* [Problem statement] Output the material below in its entirety, exactly as given.
++++ Data
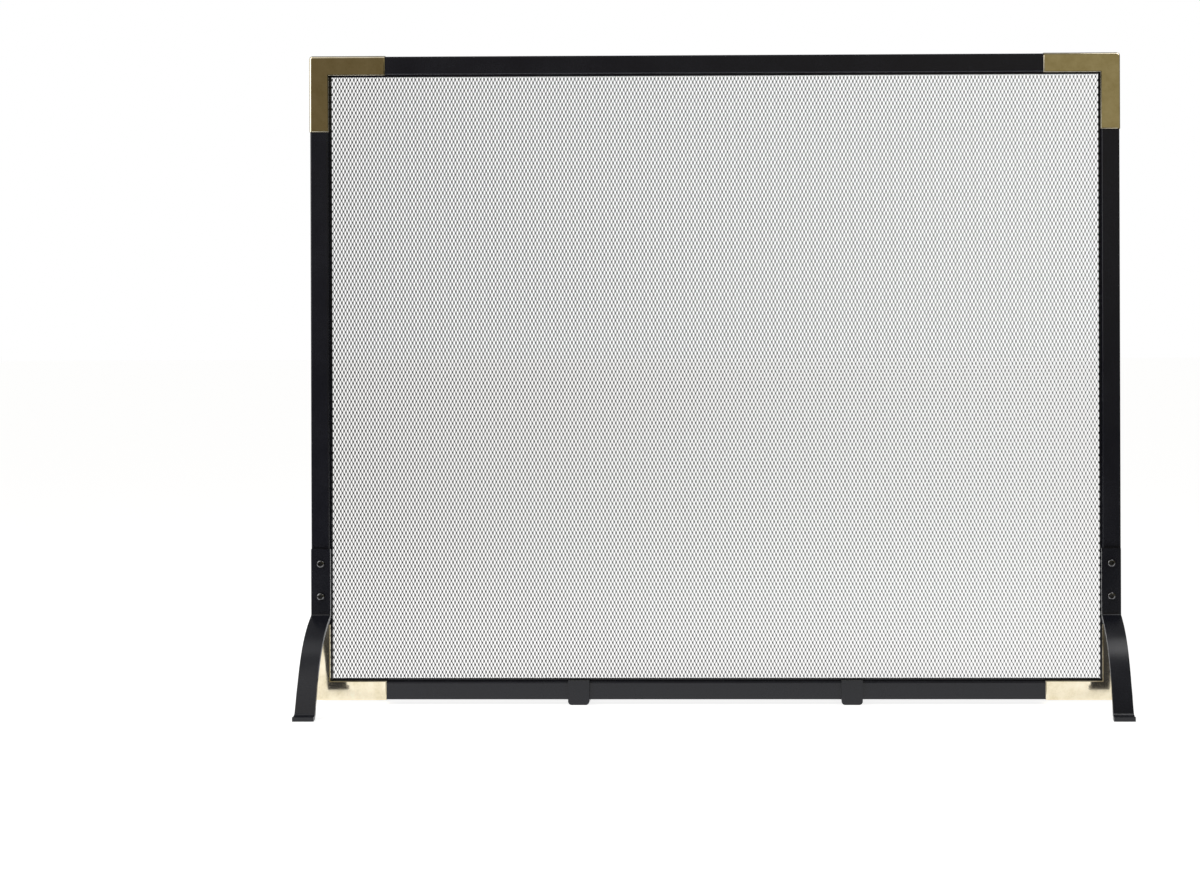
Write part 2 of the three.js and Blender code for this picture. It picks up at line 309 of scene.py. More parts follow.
def powderCoat(name):
    # fine satin black powder coat: an orange-peel skin, cloudy gloss and a little settled dust
    look = coatLook
    colour, lighter = look[name]
    finish = Finish(name)
    clouds = finish.noise(look["cloudScale"], detail=5, roughness=0.6)
    grain = finish.noise(look["grainScale"], detail=2)
    skin = finish.noise(look["skinScale"], detail=3, roughness=0.55)
    tone = finish.mix(finish.spread(clouds, 0, 1), colour, lighter)
    finish.feed("Base Color", finish.mix(finish.spread(grain, 0, look["dust"]), tone, lighter))
    lowest, highest = (look["roughness"] + change for change in look["cloudRoughness"])
    cloudy = finish.spread(clouds, lowest, highest)
    finish.feed("Roughness", finish.maths("ADD", cloudy, finish.spread(grain, *look["grainRoughness"])))
    peel = finish.bump(skin, *look["skinBump"])
    finish.feed("Normal", finish.bump(grain, *look["grainBump"], under=peel))
    finish.fixed(IOR=1.5, Specular_IOR_Level=look["shine"])
    return finish.material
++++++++
* [Answer for this exercise]
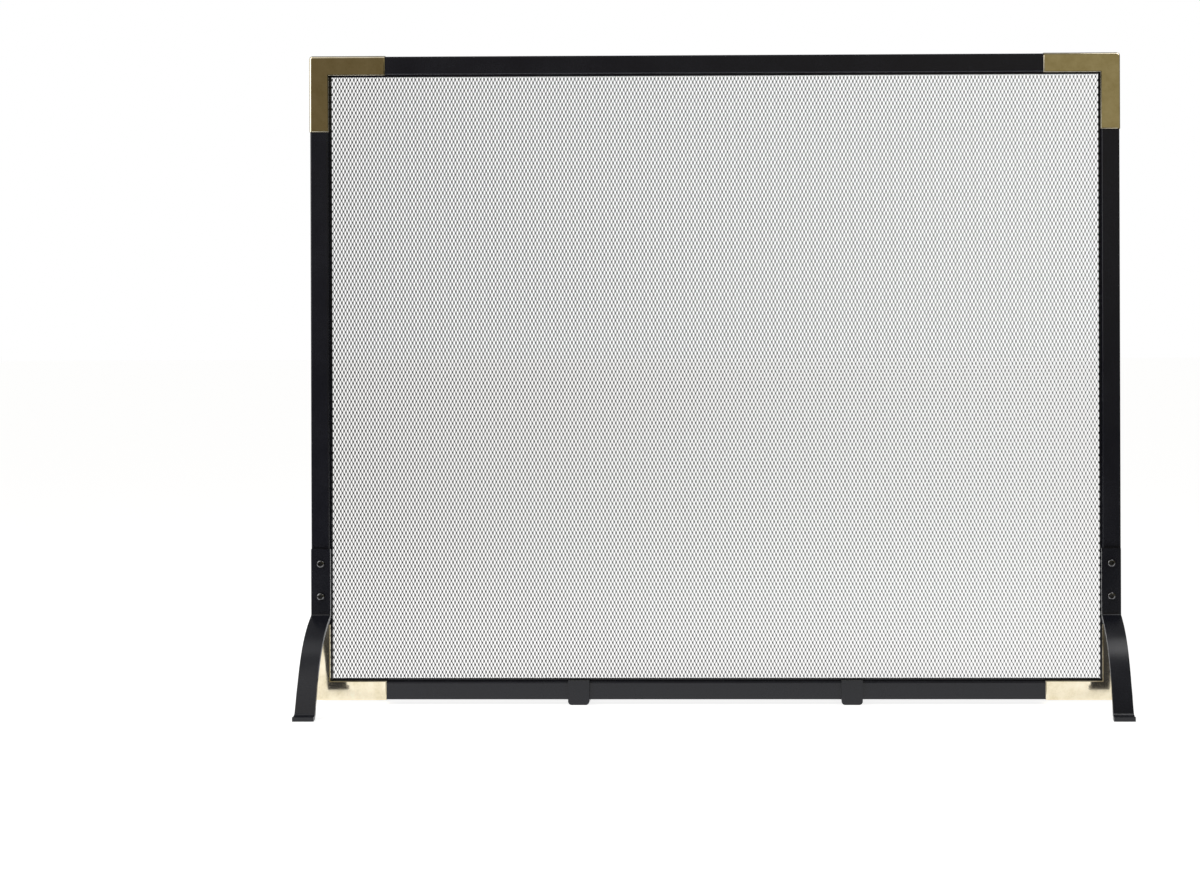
Write part 2 of the three.js and Blender code for this picture. It picks up at line 309 of scene.py. More parts follow.
def powderCoat(name):
    # fine satin black powder coat: an orange-peel skin, cloudy gloss and a little settled dust
    look = coatLook
    colour, lighter = look[name]
    finish = Finish(name)
    clouds = finish.noise(look["cloudScale"], detail=5, roughness=0.6)
    grain = finish.noise(look["grainScale"], detail=2)
    skin = finish.noise(look["skinScale"], detail=3, roughness=0.55)
    tone = finish.mix(finish.spread(clouds, 0, 1), colour, lighter)
    finish.feed("Base Color", finish.mix(finish.spread(grain, 0, look["dust"]), tone, lighter))
    lowest, highest = (look["roughness"] + change for change in look["cloudRoughness"])
    cloudy = finish.spread(clouds, lowest, highest)
    finish.feed("Roughness", finish.maths("ADD", cloudy, finish.spread(grain, *look["grainRoughness"])))
    peel = finish.bump(skin, *look["skinBump"])
    finish.feed("Normal", finish.bump(grain, *look["grainBump"], under=peel))
    finish.fixed(IOR=1.5, Specular_IOR_Level=look["shine"])
    return finish.material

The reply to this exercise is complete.